Two stretches were left open: the Naviglio Grande and the Naviglio Pavese. And something unexpected happened. Instead of fading into neglect, they were reclaimed.

Artists moved into the converted warehouses along the banks. Bars and restaurants pushed tables out to the water’s edge. The Navigli became Milan’s most characterful neighbourhood — scruffier than the fashion district, more alive than the business centre.

On a warm evening from Thursday to Sunday, every outdoor table along the Naviglio Grande fills by six o’clock. The aperitivo crowd claims the canalside terraces. Couples wander the towpaths. Musicians set up at the bridges. It looks nothing like the rest of Milan. That is entirely the point.

How to See It Properly

The Navigli is an evening destination. Don’t come at lunchtime expecting the full scene — it hasn’t woken up yet.

Take Tram 2 from the city centre. Walk south along the Naviglio Grande toward Porta Ticinese, then back along the opposite bank. On the last Sunday of every month, the Mercatone dell’Antiquariato antique market takes over the towpath. Dealers spread out vintage jewellery, ceramic tiles, and old maps along the water’s edge from dawn.

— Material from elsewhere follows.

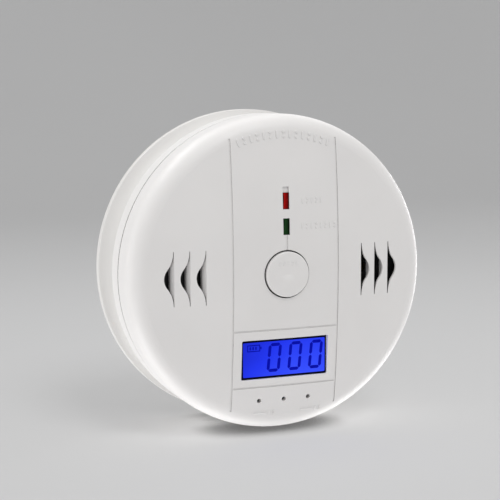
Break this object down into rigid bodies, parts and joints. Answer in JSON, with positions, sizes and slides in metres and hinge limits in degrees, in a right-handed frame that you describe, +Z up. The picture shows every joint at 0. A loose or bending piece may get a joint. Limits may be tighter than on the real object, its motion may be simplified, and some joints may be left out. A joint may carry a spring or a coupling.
{
  "type": "carbon monoxide detector",
  "caption": "Round wall-mounted carbon monoxide detector with a domed white housing, blue digital display, test button, indicator lamps and bell-shaped sound slots.",
  "frame": {"origin": "centre of the wall plate's back face, on the wall", "axes": "+Y into the wall, the face looks towards -Y; +Z up the wall; +X to the right as seen from the front"},
  "size_m": [0.1022, 0.0387, 0.1022],
  "materials": {
    "white_housing": "satin moulded ABS",
    "red_lens": "dark red translucent epoxy",
    "green_lens": "dark green translucent epoxy",
    "blue_display": "blue backlit liquid crystal glass",
    "light_guide": "polished clear acrylic",
    "pale_plastic": "matte moulded",
    "black_plastic": "matte moulded",
    "tinned_metal": "tinned",
    "steel": "nickel plated",
    "brass": "rolled",
    "ceramic_disc": "silvered",
    "board_green": "solder resist over glass fibre",
    "can_aluminium": "sleeved can",
    "coil_wrap": "shrink sleeve over a ferrite bobbin",
    "cell_jacket": "printed steel can",
    "filter_felt": "charcoal felt"
  },
  "bodies": {
    "wall_plate": {"mounting_plate": "white_housing"},
    "head": {"front_cover": "white_housing", "rear_cover": "white_housing", "red_alarm_led": "red_lens", "green_power_led": "green_lens", "led_legs": "tinned_metal", "led_spacers": "black_plastic", "lcd_glass": "blue_display", "lcd_backlight": "light_guide", "lcd_holder": "pale_plastic", "lcd_pins": "tinned_metal", "co_sensor_can": "steel", "co_sensor_cap": "black_plastic", "co_sensor_filter": "filter_felt", "co_sensor_pins": "tinned_metal", "sounder_chamber": "black_plastic", "piezo_disc": "brass", "piezo_ceramic": "ceramic_disc", "sounder_pins": "tinned_metal", "circuit_board": "board_green", "microcontroller": "black_plastic", "amplifier_chip": "black_plastic", "reservoir_capacitor": "can_aluminium", "sounder_coil": "coil_wrap", "chip_resistors": "black_plastic", "battery_left": "cell_jacket", "battery_middle": "cell_jacket", "battery_right": "cell_jacket", "battery_springs": "steel", "battery_contacts": "steel", "case_screws": "steel", "board_screws": "steel", "tact_switch_body": "black_plastic"},
    "button": {"test_button": "white_housing"},
    "switch_plunger": {"tact_switch_plunger": "pale_plastic"}
  },
  "joints": [
    {"name": "head_twist", "type": "hinge", "parent": "wall_plate", "child": "head", "pos_m": [0, 0, 0], "axis": [0, -1, 0], "range_deg": [0, 15]},
    {"name": "test_button_press", "type": "slide", "parent": "head", "child": "button", "axis": [0, 1, 0], "range_m": [0, 0.00035], "stiffness_N_per_m": 4000, "springref_m": -0.0002},
    {"name": "switch_plunger_press", "type": "slide", "parent": "head", "child": "switch_plunger", "axis": [0, 1, 0], "range_m": [0, 0.00035]}
  ],
  "couplings": [
    {"joint": "switch_plunger_press", "follows": "test_button_press", "ratio": 1}
  ]
}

Look for the working locks as you walk. The gates still open and close. Water still moves through the channels. Leonardo’s mechanism, in its essentials, still works.

Milan is also home to La Scala, one of the world’s great opera houses. The story of how Italy invented opera and has never stopped taking it personally is worth knowing before you visit.

Somewhere in Leonardo’s notebooks — now held in libraries across Europe — are careful sketches of these locks. Measurements, cross-sections, notes on water pressure and gate angles. He was solving a problem Milan had lived with for centuries.

Five hundred years later, those gates still open. The water still moves through channels he studied. And every evening, the city comes down to sit beside them — sharing the canal, unknowingly, with Leonardo da Vinci’s greatest practical legacy.